## EXERCISE
Find out how many lines of the material contain the string "scene" and give only that figure.
— Begin —
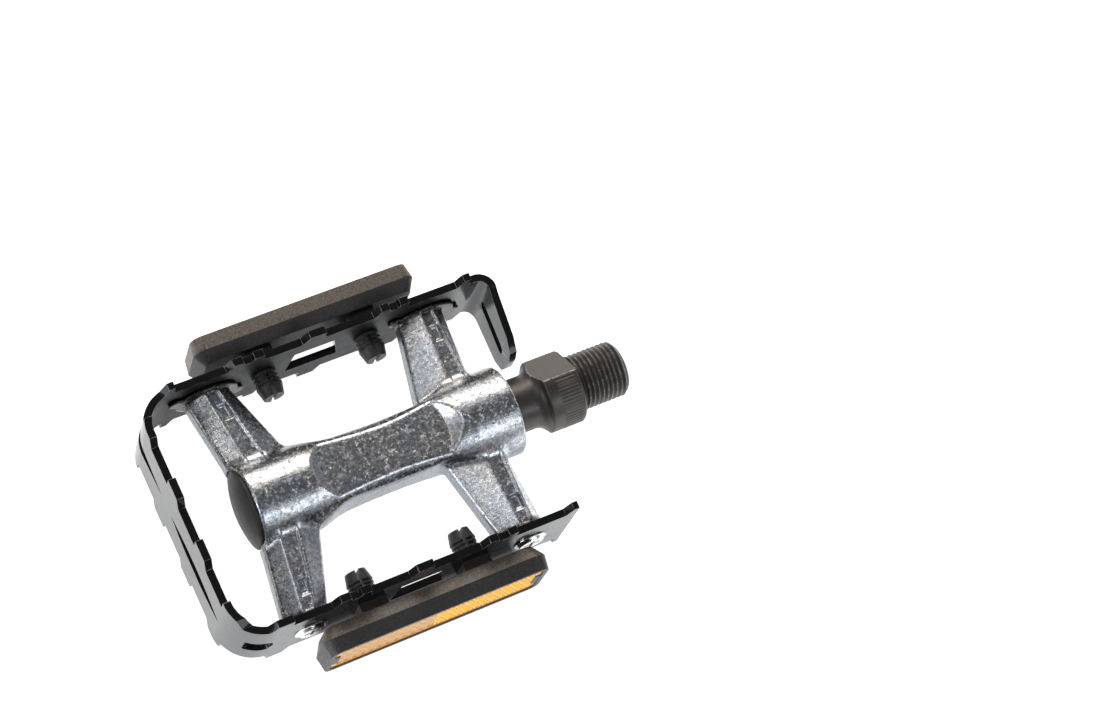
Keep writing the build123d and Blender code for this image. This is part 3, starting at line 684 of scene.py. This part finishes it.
def lens(node, side):
    low, high = limits(node)
    middle = (low + high) / 2
    half_x = (high[0] - low[0]) / 2 - LENS_CLEARANCE
    half_z = (high[2] - low[2]) / 2 - LENS_CLEARANCE
    step = 0.17
    u = np.linspace(-half_x, half_x, int(2 * half_x / step))
    v = np.linspace(-half_z, half_z, int(2 * half_z / step))
    u, v = np.meshgrid(u, v, indexing="ij")
    corner_u = np.abs(u) - (half_x - LENS_CORNER)
    corner_v = np.abs(v) - (half_z - LENS_CORNER)
    reach = np.sqrt(np.maximum(corner_u, 0) ** 2 + np.maximum(corner_v, 0) ** 2)
    past_corner = (corner_u > 0) & (corner_v > 0) & (reach > LENS_CORNER)
    pull = np.where(past_corner, LENS_CORNER / np.maximum(reach, 1e-6), 1)
    pu = np.sign(u) * (np.where(pull < 1, half_x - LENS_CORNER + corner_u * pull, np.abs(u)))
    pv = np.sign(v) * (np.where(pull < 1, half_z - LENS_CORNER + corner_v * pull, np.abs(v)))
    rising = wave((u + PRISM_SLANT * v) / PRISM_PITCH)
    falling = wave((u - PRISM_SLANT * v) / PRISM_PITCH)
    prisms = PRISM_HEIGHT * np.minimum(rising, falling)
    row = np.floor(v / RING_PITCH + 0.5)
    du = ((u + 0.45 * row * RING_PITCH) / RING_PITCH + 0.5) % 1.0 - 0.5
    dv = (v / RING_PITCH + 0.5) % 1.0 - 0.5
    ring = np.sqrt(du * du + dv * dv) * RING_PITCH
    rings = RING_HEIGHT * np.clip(1 - np.abs(ring - RING_RADIUS) / 0.30, 0, 1)
    rings = rings + 0.10 * wave(v / RING_PITCH + 0.5)
    relief = np.where(u < 0, prisms, rings)
    from_edge = np.minimum(half_x - np.abs(u), half_z - np.abs(v))
    border = steps(from_edge, LENS_BORDER - LENS_FADE, LENS_BORDER + LENS_FADE)
    divide = steps(np.abs(u), 0.15, 0.4)
    depth = PRISM_HEIGHT * (1 - border) + relief * border * divide
    face = high[1] if side > 0 else -low[1]
    back = low[1] if side > 0 else -high[1]
    front = np.stack([pu + middle[0], side * (face - PRISM_HEIGHT + depth), pv + middle[2]], -1)
    rear = np.stack([pu + middle[0], np.full_like(pu, side * back), pv + middle[2]], -1)
    rows, columns = u.shape
    count = rows * columns
    i, j = np.meshgrid(np.arange(rows - 1), np.arange(columns - 1), indexing="ij")
    a = (i * columns + j).ravel()
    quad = np.stack([a, a + columns, a + columns + 1, a + 1], -1)
    faces = [quad, quad[:, ::-1] + count]
    loop = np.concatenate(
        [
            np.arange(columns - 1),
            np.arange(columns - 1, count - 1, columns),
            np.arange(count - 1, count - columns, -1),
            np.arange(count - columns, 0, -columns),
        ]
    )
    after = np.roll(loop, -1)
    faces.append(np.stack([loop, after, after + count, loop + count], -1))
    faces = np.concatenate(faces)
    if side > 0:
        faces = faces[:, ::-1]
    points = np.concatenate([front.reshape(-1, 3), rear.reshape(-1, 3)])
    lit = np.where(u > 0, np.clip(rings / RING_HEIGHT, 0, 1) * border, 0).ravel()
    name = node.replace("reflector_lens", "prism_lens")
    values = {"ring": np.concatenate([lit, np.zeros(count)])}
    mesh_object(
        name, points, faces, "amber_lens", "pedal_body", [node], smooth=False, values=values
    )


lens("front_reflector_lens", -1)
lens("rear_reflector_lens", 1)


# ---- nodes that keep their CAD shape --------------------------------------------------
dress("cage", "black_steel", 0.28, bent=True, edge_finish="edge_wear_and_highlight")
dress("front_cage_screws", "zinc_screw", 0.12)
dress("rear_cage_screws", "zinc_screw", 0.12)
dress("front_reflector_housing", "housing_plastic", 0.28)
dress("rear_reflector_housing", "housing_plastic", 0.28)
dress("dust_cap", "cap_plastic", 0.15)
dress("spindle_seal", "seal_rubber", 0.08)
dress("inner_bearing_cup", "bearing_steel", 0.08)
dress("outer_bearing_cup", "bearing_steel", 0.08)
dress("inner_balls", "bearing_steel", 0)
dress("outer_balls", "bearing_steel", 0)
dress("adjusting_cone", "bearing_steel", 0.08)
dress("keyed_washer", "bearing_steel", 0.08)
dress("locknut", "bearing_steel", 0.12)

# ---- floor and lights -----------------------------------------------------------------
floor_mesh = bpy.data.meshes.new("floor")
FLOOR_HALF = 3.0
floor_z = cad_low.z
corners = ((-1, -1), (1, -1), (1, 1), (-1, 1))
floor_mesh.from_pydata(
    [(x * FLOOR_HALF, y * FLOOR_HALF, floor_z) for x, y in corners], [], [(0, 1, 2, 3)]
)
floor = bpy.data.objects.new("floor", floor_mesh)
bpy.context.scene.collection.objects.link(floor)
paper = Shader("floor_paper", Roughness=0.9, Specular_IOR_Level=0.1)
paper.bump(paper.noise(0.8, 4.0), 0.01, 0.3)
paper.set("Emission Color", (1.0, 1.0, 1.0))
# painted shadow: the strip of paper that the front reflector covers is dark, fading out at its
# four sides
SHADE_X, SHADE_Y, SHADE_FADE = (-80.0, -28.0), (-38.0, -34.5), 2.5
place = paper.axes()
shade = paper.between(place[0], (SHADE_X[0] - SHADE_FADE, SHADE_X[0]))
for axis, outside, inside in (
    (0, SHADE_X[1] + SHADE_FADE, SHADE_X[1]),
    (1, SHADE_Y[0] - SHADE_FADE, SHADE_Y[0]),
    (1, SHADE_Y[1] + SHADE_FADE, SHADE_Y[1]),
):
    shade = paper.combine("MULTIPLY", shade, paper.between(place[axis], (outside, inside)))
paper.set("Emission Strength", paper.remap(shade, 0.0, 1.0, 0.92, 0.02))
paper.set("Base Color", paper.mix(shade, (0.92, 0.92, 0.92), (0.04, 0.04, 0.04)))
floor_mesh.materials.append(paper.material)

CENTRE = Vector(((cad_low.x + cad_high.x) / 2, 0, 0))


def softbox(name, direction, distance, size, watts, colour=(1.0, 1.0, 1.0)):
    """A rectangular light that faces the pedal from the given direction."""
    data = bpy.data.lights.new(name, "AREA")
    data.shape = "RECTANGLE"
    data.size, data.size_y = size
    data.energy = watts
    data.color = colour
    light = bpy.data.objects.new(name, data)
    bpy.context.scene.collection.objects.link(light)
    direction = Vector(direction).normalized()
    light.location = CENTRE + direction * distance
    light.rotation_mode = "QUATERNION"
    light.rotation_quaternion = direction.to_track_quat("Z", "Y")


softbox("light_rear", (0.15, 0.82, 0.56), 1.1, (1.0, 0.54), 7.2, (1.0, 0.94, 0.87))
softbox("light_front", (0.35, -0.70, 0.62), 1.2, (0.9, 0.36), 3.0, (0.87, 0.93, 1.0))
softbox("light_left", (-0.45, 0.22, 0.87), 1.3, (0.34, 0.50), 1.25)
softbox("light_far_left", (-0.96, -0.15, 0.24), 1.1, (0.5, 0.9), 5.0, (0.94, 0.97, 1.0))

world = bpy.data.worlds.new("studio")
bpy.context.scene.world = world
world.use_nodes = True
sky = world.node_tree
sky.nodes.clear()
sky_out = sky.nodes.new("ShaderNodeOutputWorld")
sky_light = sky.nodes.new("ShaderNodeBackground")
sky_place = sky.nodes.new("ShaderNodeTexCoord")
sky_parts = sky.nodes.new("ShaderNodeSeparateXYZ")
sky_ramp = sky.nodes.new("ShaderNodeValToRGB")
sky.links.new(sky_place.outputs["Generated"], sky_parts.inputs[0])
sky.links.new(sky_parts.outputs["Z"], sky_ramp.inputs[0])
sky.links.new(sky_ramp.outputs[0], sky_light.inputs[0])
sky.links.new(sky_light.outputs[0], sky_out.inputs[0])
ramp = sky_ramp.color_ramp
ramp.elements[0].position = 0.0
ramp.elements[0].color = (0.75, 0.76, 0.78, 1)
ramp.elements[1].position = 0.55
ramp.elements[1].color = (0.102, 0.105, 0.112, 1)
stop = ramp.elements.new(0.20)
stop.color = (0.34, 0.35, 0.37, 1)
sky_light.inputs[1].default_value = 1.0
— End —
## RESPONSE TO THIS EXERCISE
4